Позавтракав (пообедав, поужинав), я шла к профессору, дожидавшемуся в кабинете. Темой наших занятий была эпическая поэзия горцев Хевсуретии и Сванетии. Переступив порог кабинета, я оказывалась в иной эпохе. Такими в моем представлении могли быть жилища немецких приват-доцентов где-нибудь в Гейдельберге – просторные помещения, где окна завешены тяжелыми шторами, вдоль стен стоят глубокие кресла, а сами стены закрыты книжными шкафами. Содержание книжных шкафов моего учителя тоже переносило в другие времена и в другие страны: дореволюционные издания французских, английских и немецких классиков, античная литература… Всеми этими языками он владел, и впоследствии, когда мы познакомились ближе, любил посылать мне телеграммы по-латыни: изменить день или час встречи, уточнить какую-нибудь деталь.
Высокообразованный, пользовавшийся огромным авторитетом в своей области, он тем не менее производил впечатление человека полностью чуждого университетской среде, начисто лишенного профессиональных амбиций, разочарованного во всем, ушедшего в себя. От него веяло необъяснимой печалью, капитуляцией перед окружавшей действительностью, смертельной усталостью. Причину этого мне не довелось узнать. Была ли тут трагедия личной жизни или своего рода нравственное истощение, вызванное уродством системы, замкнутостью академической среды (тбилисский университет, будучи «столичным», все-таки оставался заведением достаточно провинциальным), экзистенциальной усталостью? Не знаю.
Однако, несмотря на несомненную общую провинциальность, в Тбилиси, как и всюду, существовали оазисы, невидимые непосвященному взгляду, которые, как и во многих других республиках, питали интеллектуальную прослойку, существовавшую вне государственных структур, – не подпольную, но и официально не признанную. В городе жил, например, один из ведущих специалистов по Роберту Музилю, хорошо известный международному научному сообществу; увы, значение его трудов никто из окружающих оценить по достоинству не мог – по той простой причине, что Музиль, не будучи тогда переведенным ни на русский, ни на грузинский, был в Советском Союзе практически неизвестен. Был еще философ, занимавшийся Хайдеггером, труды которого были в СССР практически недоступны. Единственное в Грузии издание его работ хранилось в университетской библиотеке и на дом не выдавалось. Кончилось тем, что грузинский специалист, потратив немало лет, переписал от руки полное собрание его сочинений. В школьные тетради в клеенчатой обложке, синими чернилами, которые, выцветая, с годами становились бледно-сиреневыми. Мы вернулись в догутембергову эпоху…

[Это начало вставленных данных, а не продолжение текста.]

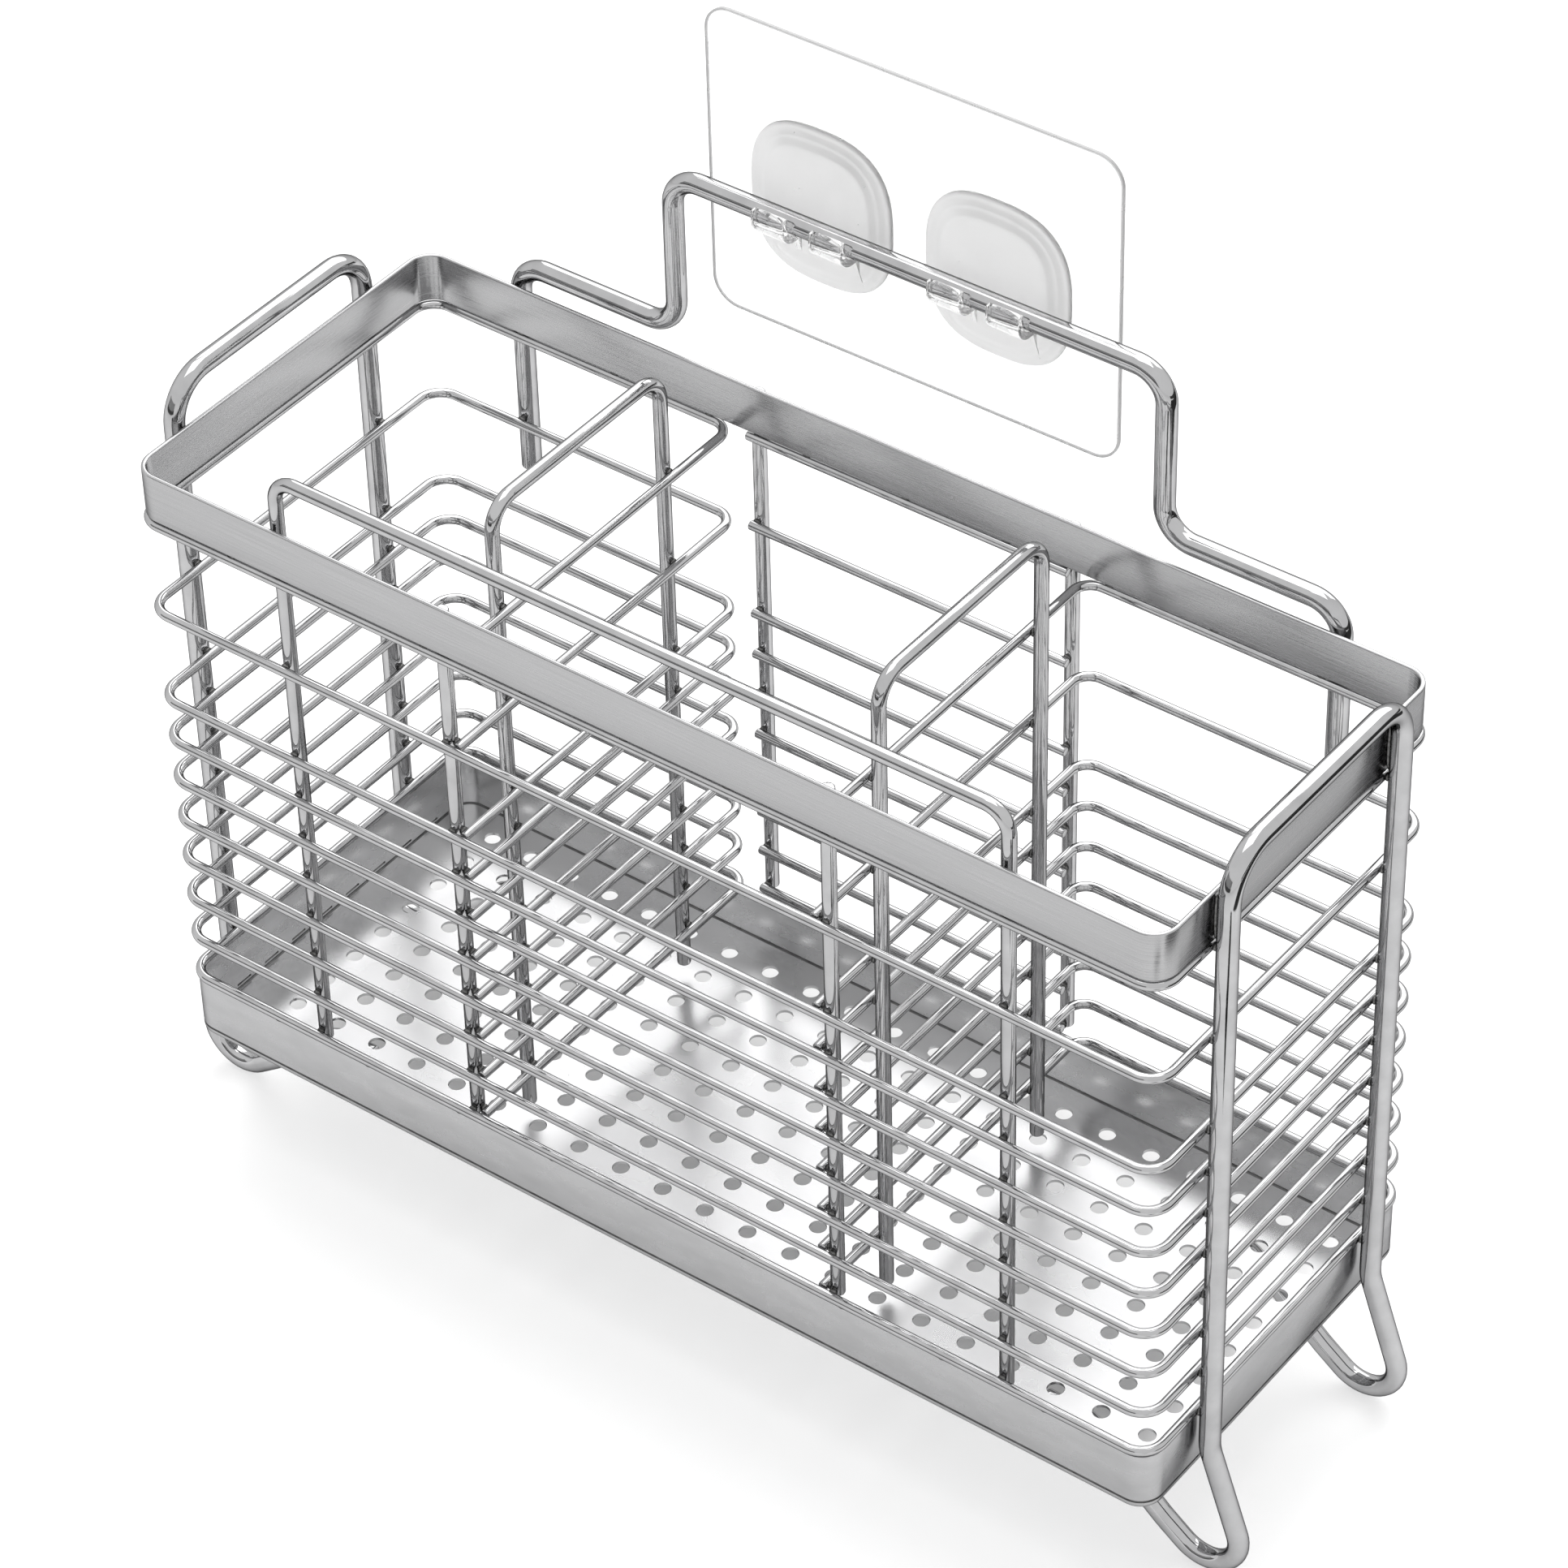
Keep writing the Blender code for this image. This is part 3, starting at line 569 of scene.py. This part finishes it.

Что же касается разговорного грузинского, то недостаточность университетских занятий с лихвой восполнялась занятиями in situ. Все вокруг говорили по-грузински, и мне волей-неволей тоже пришлось заговорить. Чему способствовало то обстоятельство, что большую часть времени я проводила в обществе грузинок моего возраста, с которыми познакомилась вскоре после приезда и сразу подружилась.
Я ничуть не претендую на роль прустовского Повествователя, но образ «девушек в цвету» приходит на ум всякий раз, когда я о них думаю. Еще вспоминаются картины Делакруа восточного периода. Состав группы менялся, не превышая восьми-десяти подруг, собиравшихся то у одной, то у другой. Посиделки длились часами – они беседовали, я слушала, как зачарованная. Эти часы, растрачиваемые легко, бездумно, с бессознательной щедростью, были самыми полезными уроками языка. Полулежа на диванах и в креслах, одни курили, другие вязали, третьи потягивали турецкий кофе из крошечных чашек, которые тут же переворачивались вверх донышком для последующего гадания на гуще. С тонким вкусом одетые, всегда в черном, увешанные массивными серебряными украшениями, они представлялись мне экзотическими принцессами, с утра до ночи занимавшимися тем, что на всех языках определяется словом «ничегонеделание».
Разговоры изобиловали психологическими нюансами и вертелись главным образом вокруг любовных историй, чрезвычайно сложные переплетения которых анализировались в мельчайших подробностях, с виртуозностью, приводившей меня в восхищение. Сама я была не в состоянии внести в эти беседы даже самую незначительную лепту, и не только из-за недостаточного знания языка. Бессмысленная потеря времени? Не уверена. Появление в те годы блестящей плеяды грузинских шахматисток (две чемпионки мира!) – по-моему, не случайность: дотошность, с которой мои подруги копались в сердечных делах, сильно напоминала анализы шахматных партий. Приобретенные таким образом навыки были хорошей школой.